__DATA LINES__.

========

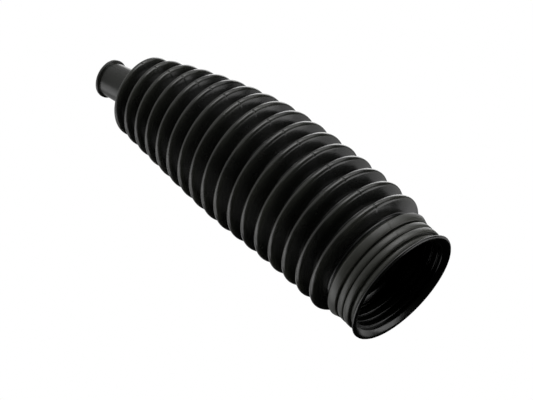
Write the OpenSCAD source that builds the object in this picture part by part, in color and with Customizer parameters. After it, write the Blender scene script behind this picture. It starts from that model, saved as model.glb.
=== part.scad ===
// Steering rack boot: one rubber bellows, moulded in one piece, that keeps dirt and water out of the
// inner joint of a tie rod. It stands on its wide mouth, centred on the origin, with the mouth's axis
// along +Z. The relaxed rubber is slightly bowed, so its folds follow an arc that leans towards -X and
// ends in the narrow neck. Sizes are in millimetres and degrees.

/* [Bellows] */
// Number of folds
fold_count = 17; // [8:1:22]
// Distance from one fold to the next, along the axis
fold_pitch = 9; // [8:0.25:12]
// Outer diameter over the crest of the fold next to the neck
neck_fold_d = 41.5; // [36:0.5:50]
// Outer diameter over the crest of the widest fold
wide_fold_d = 63.6; // [62:0.2:76]
// Outer diameter over the crest of the fold next to the mouth
mouth_fold_d = 61; // [58:0.5:62]
// How far up the row of folds the widest one stands, as a share of the row
wide_place = 0.45; // [0.3:0.05:0.7]
// Depth of the groove between two folds near the neck
neck_depth = 5; // [4:0.25:6.5]
// Depth of the groove between two folds near the mouth
mouth_depth = 6.6; // [5:0.2:8]
// Outer rounding of a crest
crest_round = 1.8; // [1.6:0.1:2.2]
// Outer rounding at the bottom of a groove
groove_round = 1.2; // [0.8:0.1:1.4]
// Thickness of the rubber in the folds
wall = 1.3; // [1:0.1:1.5]
// Angle through which the relaxed boot is bowed, from the mouth to the neck
bow = 13.5; // [2:0.5:30]

/* [Mouth] */
// Bore that is clamped on the rack housing, measured over its sealing ribs
mouth_bore = 47; // [45:0.5:49]
// Thickness of the rubber under the clamp seat's two ribs
seat_wall = 2.3; // [2:0.1:3.2]
// Width of each rib on the clamp seat
seat_rib = 2.4; // [1.8:0.1:3.2]
// Width of each groove beside the ribs
seat_groove = 1.1; // [0.6:0.1:1.4]
// Depth of each groove beside the ribs
seat_groove_depth = 0.5; // [0.3:0.05:0.6]
// How far the lip at the rim stands proud of the clamp seat
lip_rise = 1.3; // [0.8:0.1:2.5]
// Height of the lip at the rim
lip_h = 3.6; // [2.5:0.1:5]
// Width of the deep groove between the upper rib and the shoulder
stop_groove = 1.2; // [0.8:0.1:2]
// Depth of that groove, measured from the clamp seat
stop_groove_depth = 1; // [0.6:0.1:1.2]
// How far the shoulder that stops the clamp stands proud of its seat
shoulder_rise = 1; // [0.6:0.1:2]
// Height of the shoulder
shoulder_h = 4.6; // [4:0.1:7]
// Depth of the fine groove round the shoulder, beside its upper edge
shoulder_line = 0.3; // [0.1:0.05:0.4]
// Height from the shoulder's upper edge to the bottom of the first groove
shoulder_gap = 2.4; // [2.2:0.1:5]
// Height of the chamfer that guides the housing into the bore
lead_in = 1.6; // [0.8:0.1:2]
// Distance between the sealing ribs in the bore
seal_pitch = 3.3; // [2.8:0.1:3.6]
// Width of the land on each sealing rib
seal_land = 1.9; // [1.2:0.1:2]
// How far each sealing rib stands proud of the wall between
seal_rise = 0.35; // [0.2:0.05:0.4]

/* [Neck] */
// Bore that grips the tie rod
neck_bore = 14.6; // [12:0.2:17]
// Thickness of the rubber round the neck
neck_wall = 2; // [1.6:0.1:3]
// Length of the neck, up from the middle of its rounding into the shoulder
neck_h = 16.1; // [12:0.1:26]
// How far the flange at the free end stands proud of the neck
neck_flange = 0.45; // [0.3:0.05:1.4]
// Thickness of that flange
flange_h = 1.1; // [0.8:0.1:2]
// Rounding where the neck runs out into the shoulder
neck_round = 3; // [2:0.25:4]
// Height of that rounding's middle over the crest of the fold next to the neck
neck_rise = 9.3; // [7.5:0.3:13]
// Half the width of the fine bead on the neck's shoulder
fine_bead = 0.45; // [0.3:0.05:0.7]

/* [Hidden] */
$fn = 96;
rubber = [0.1, 0.1, 0.1];
// Longest step of a rounded stretch, and the angle that a groove's rounding leaves to its flanks
arc_step = 0.7;
meeting = 18;
// How deep an end that meets a neighbour is buried in it, and how far a cutter runs past a face
buried = 1.1;
over = 1;

// Number of sealing ribs, and the height from the chamfer's upper edge to the lowest one's land
seal_count = 3;
seal_start = 2;
// Levels of the mouth's collar, from the rim up
rib_low = lip_h + seat_groove;
rib_high = rib_low + seat_rib + seat_groove;
shoulder_low = rib_high + seat_rib + stop_groove;
shoulder_top = shoulder_low + shoulder_h;
bellows_low = shoulder_top + shoulder_gap;
// Radii of the collar
mouth_r = mouth_bore / 2;
seat_r = mouth_r + seat_wall;
lip_r = seat_r + lip_rise;
shoulder_r = seat_r + shoulder_rise;
groove_bed = seat_r - seat_groove_depth;
stop_bed = seat_r - stop_groove_depth;
// How much wider than the mouth's bore the bottom of the first groove is, in radius
first_groove_rise = 0.4;
// Rounding of the rim, and the angle from point to point along the lip's hollow flare
rim_round = 0.5;
flare_step = 18;
// The shoulder's upper edge is drawn in a little, and rounded
edge_round = 0.4;
edge_draw = 0.7;
// Rounding of the neck flange's edges
flange_round = 0.2;
// Rounding of the shoulder's edge towards the clamp
nose_round = 0.6;
// Outer radius of the neck
neck_r = neck_bore / 2 + neck_wall;
// Radius of the arc that the bowed folds follow
bow_r = fold_count * fold_pitch / (bow * PI / 180);

// Outer radius of fold i, counted up from the mouth
function crest_r(i) =
    let (place = i / (fold_count - 1))
    place < wide_place
        ? wide_fold_d / 2 - (wide_fold_d - mouth_fold_d) / 2 * (1 - place / wide_place)
        : wide_fold_d / 2
            - (wide_fold_d - neck_fold_d) / 2 * pow((place - wide_place) / (1 - wide_place), 1.5);

// Outer radius at the bottom of groove i, which lies below fold i
function groove_r(i) =
    i == 0
        ? mouth_r + first_groove_rise
        : (crest_r(i - 1) + crest_r(i)) / 2
            - mouth_depth + (mouth_depth - neck_depth) * i / (fold_count - 1);

// Angle between a flank and the plane across the axis, for a flank that touches two roundings whose
// centres lie dr apart in radius and dz apart in height, one on each side of it
function flank_tilt(dr, dz, rounds) = atan2(dz, dr) - asin(rounds / norm([dr, dz]));
function fold_tilt(i, groove) =
    flank_tilt(crest_r(i) - crest_round - groove_r(groove) - groove_round, fold_pitch / 2,
               crest_round + groove_round);
function collar_tilt() =
    flank_tilt(shoulder_r - edge_draw - edge_round - groove_r(0) - groove_round, shoulder_gap + edge_round,
               edge_round + groove_round);
function neck_tilt(inset, neck_inset) =
    flank_tilt(crest_r(fold_count - 1) - crest_round - neck_r - neck_round, neck_rise,
               crest_round - inset + neck_round + neck_inset);

// Points along an arc, with as many steps as its length needs
function arc(centre, r, from, to) =
    let (steps = max(2, ceil(abs(to - from) * PI / 180 * r / arc_step)))
    [for (j = [0:steps]) let (a = from + (to - from) * j / steps) centre + r * [cos(a), sin(a)]];

// Where a flank that leaves point p at a tilt reaches a given height from p, towards the axis
function down_flank(p, tilt, rise) = [max(over, p[0] - abs(rise) / tan(tilt)), p[1] + rise];

// Turns an outline's outer points into a solid round the axis
module turned(points) {
    rotate_extrude()
        polygon(concat([[0, points[0][1]]], points, [[0, points[len(points) - 1][1]]]));
}

// Carries a piece to its height along the bowed axis, measured from the first groove
module along(h) {
    translate([-bow_r, 0, bellows_low])
        rotate([0, -h / (bow_r * PI / 180), 0])
            translate([bow_r, 0, 0])
                children();
}

// One fold as a full turned body. An inset makes the hollow that lies that far inside its skin.
module fold(i, inset) {
    centre = [crest_r(i) - crest_round, 0];
    low = fold_tilt(i, i);
    high = fold_tilt(i, i + 1);
    crest = arc(centre, crest_round - inset, low - 90, 90 - high);
    reach = fold_pitch / 2 + buried;
    first = crest[0];
    last = crest[len(crest) - 1];
    turned(concat([down_flank(first, low, -reach - first[1])], crest,
                  [down_flank(last, high, reach - last[1])]));
}

// The rounded bottom of groove i, between a flank of one tilt below and one of another above
module groove(i, inset, low, high) {
    r = groove_round + inset;
    to_low = 90 - low - meeting;
    to_high = 90 - high - meeting;
    bottom = arc([groove_r(i) + groove_round, 0], r, 180 + to_low, 180 - to_high);
    reach = r * tan(meeting / 2) + buried;
    turned(concat([bottom[0] + reach * [sin(to_low), -cos(to_low)]], bottom,
                  [bottom[len(bottom) - 1] + reach * [sin(to_high), cos(to_high)]]));
}

// All the folds but the one next to the neck, and the groove below each fold
module bellows(inset) {
    for (i = [0:fold_count - 2])
        along((i + 0.5) * fold_pitch) fold(i, inset);
    for (i = [0:fold_count - 1])
        along(i * fold_pitch)
            groove(i, inset, i == 0 ? collar_tilt() : fold_tilt(i - 1, i), fold_tilt(i, i));
}

// The collar's upper end, which rounds the shoulder's edge and runs down into the first groove
function collar_end(inset) =
    let (r = shoulder_r - edge_draw,
         tilt = collar_tilt(),
         centre = [r - edge_round, shoulder_top - edge_round],
         skin = centre + (edge_round - inset) * [sin(tilt), cos(tilt)],
         edge = inset > edge_round
             ? [[r - inset, skin[1] + (skin[0] - r + inset) * tan(tilt)]]
             : arc(centre, edge_round - inset, 0, 90 - tilt),
         last = edge[len(edge) - 1])
    concat(edge, [down_flank(last, tilt, bellows_low + buried - last[1])]);

// The mouth's collar: a flared lip, a ribbed seat for the clamp, and the shoulder with its fine groove
module collar() {
    flare = [for (a = [0:flare_step:90])
        [lip_r - (lip_r - groove_bed) * sin(a), lip_h - (lip_h - 2 * rim_round) * cos(a)]];
    ribs = [for (z = [rib_low, rib_high])
        each [[groove_bed, z], [seat_r, z + seat_groove_depth],
              [seat_r, z + seat_rib - seat_groove_depth], [groove_bed, z + seat_rib]]];
    stop = [[stop_bed, rib_high + seat_rib + groove_bed - stop_bed], [stop_bed, shoulder_low]];
    line_r = shoulder_r - edge_draw;
    line_top = shoulder_top - 2 * edge_round;
    line = [[shoulder_r, line_top - 2 * shoulder_line], [line_r - shoulder_line, line_top - shoulder_line],
            [line_r, line_top]];
    turned(concat(arc([lip_r - rim_round, rim_round], rim_round, -90, 0), flare, ribs,
                  stop, arc([shoulder_r - nose_round, shoulder_low + nose_round], nose_round, -90, 0), line,
                  collar_end(0)));
}

// The opening through the collar: a lead-in, the bore's sealing ribs, and the wider space above them
module mouth_opening() {
    open_r = mouth_r + seal_rise;
    seals = [for (k = [0:seal_count - 1])
        let (low = lead_in + seal_start + k * seal_pitch, high = low + seal_land)
        each [[open_r, low - seal_rise], [mouth_r, low], [mouth_r, high], [open_r, high + seal_rise]]];
    turned(concat([[open_r + lead_in + over, -over], [open_r, lead_in]], seals,
                  [[shoulder_r - edge_draw - wall, shoulder_low + 2 * wall]], collar_end(wall)));
}

// The fold next to the neck, its shoulder with a fine bead, and the neck with the flange at its end
module neck_end() {
    last_fold = fold_count - 1;
    low = fold_tilt(last_fold, last_fold);
    tilt = neck_tilt(0, 0);
    crest = arc([crest_r(last_fold) - crest_round, 0], crest_round, low - 90, 90 - tilt);
    foot = arc([neck_r + neck_round, neck_rise], neck_round, 270 - tilt, 180);
    middle = (crest[len(crest) - 1] + foot[0]) / 2;
    top = neck_rise + neck_h;
    edge_r = neck_r + neck_flange - flange_round;
    flange = concat([[neck_r, top - flange_h]],
                    arc([edge_r, top - flange_h + flange_round], flange_round, -90, 0),
                    arc([edge_r, top - flange_round], flange_round, 0, 90));
    turned(concat([down_flank(crest[0], low, -fold_pitch / 2 - buried - crest[0][1])], crest,
                  arc(middle, fine_bead, -tilt, 180 - tilt), foot, flange));
}

// The hollow of that end and the bore through the neck
module neck_opening() {
    last_fold = fold_count - 1;
    low = fold_tilt(last_fold, last_fold);
    tilt = neck_tilt(wall, neck_wall);
    crest = arc([crest_r(last_fold) - crest_round, 0], crest_round - wall, low - 90, 90 - tilt);
    foot = arc([neck_r + neck_round, neck_rise], neck_round + neck_wall, 270 - tilt, 180);
    turned(concat([down_flank(crest[0], low, -fold_pitch / 2 - buried - crest[0][1])], crest, foot,
                  [[neck_bore / 2, neck_rise + neck_h + over]]));
}

module boot() {
    color(rubber)
        difference() {
            union() {
                collar();
                bellows(0);
                along((fold_count - 0.5) * fold_pitch) neck_end();
            }
            mouth_opening();
            bellows(wall);
            along((fold_count - 0.5) * fold_pitch) neck_opening();
        }
}

boot();
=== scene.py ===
# %% [markdown]
# # A steering rack boot
# This script dresses a rubber steering rack boot, the bellows that keeps water and dirt away from the
# inner joint of a tie rod. The boot is one moulded piece: a ribbed collar at its wide mouth, a row of
# folds, and a narrow neck at the other end. It stands on its mouth, and the relaxed rubber bows a
# little to one side. The cells below build its fine skin, the black rubber, the stage, the lamps and
# the camera. They are run from the top down, because each one uses what those above it have made.

# %% [markdown]
# ## The solid model
# The boot was first built as a plain solid, to its real size. It is loaded before anything else, so
# that the skin can be laid over it. One could also start from an empty scene, but then nothing would
# hold the skin to the size of the part.

# %% The solid model
import math
import bpy
from mathutils import Matrix, Vector


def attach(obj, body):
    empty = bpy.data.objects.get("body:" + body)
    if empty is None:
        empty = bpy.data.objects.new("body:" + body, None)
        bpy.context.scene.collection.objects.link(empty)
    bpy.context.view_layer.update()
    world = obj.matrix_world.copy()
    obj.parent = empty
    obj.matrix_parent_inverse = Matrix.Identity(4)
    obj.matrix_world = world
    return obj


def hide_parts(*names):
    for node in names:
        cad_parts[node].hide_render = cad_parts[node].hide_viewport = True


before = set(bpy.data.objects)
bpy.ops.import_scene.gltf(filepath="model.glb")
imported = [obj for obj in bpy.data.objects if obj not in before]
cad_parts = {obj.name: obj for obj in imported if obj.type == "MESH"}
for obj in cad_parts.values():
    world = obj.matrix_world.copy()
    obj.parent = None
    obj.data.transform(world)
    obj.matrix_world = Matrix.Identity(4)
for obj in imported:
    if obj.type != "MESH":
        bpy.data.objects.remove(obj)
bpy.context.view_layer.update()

# %% [markdown]
# ## The heights
# Along its axis the boot is a pile of short stretches: the lip at the rim, the ribs for the clamp, a
# groove, the shoulder, the folds and the neck. Each could have a height of its own above the rim.
# Here each one stands on the stretch below it instead, so a rib that changes carries with it all that
# is above. The lengths are in millimetres, because that is how such a part is measured.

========

__REQUIREMENT__.
Each line from the one containing "in imported if" to the end of the listing above should be copied exactly, and nothing else.

__THE ANSWER__.
cad_parts = {obj.name: obj for obj in imported if obj.type == "MESH"}
for obj in cad_parts.values():
    world = obj.matrix_world.copy()
    obj.parent = None
    obj.data.transform(world)
    obj.matrix_world = Matrix.Identity(4)
for obj in imported:
    if obj.type != "MESH":
        bpy.data.objects.remove(obj)
bpy.context.view_layer.update()

# %% [markdown]
# ## The heights
# Along its axis the boot is a pile of short stretches: the lip at the rim, the ribs for the clamp, a
# groove, the shoulder, the folds and the neck. Each could have a height of its own above the rim.
# Here each one stands on the stretch below it instead, so a rib that changes carries with it all that
# is above. The lengths are in millimetres, because that is how such a part is measured.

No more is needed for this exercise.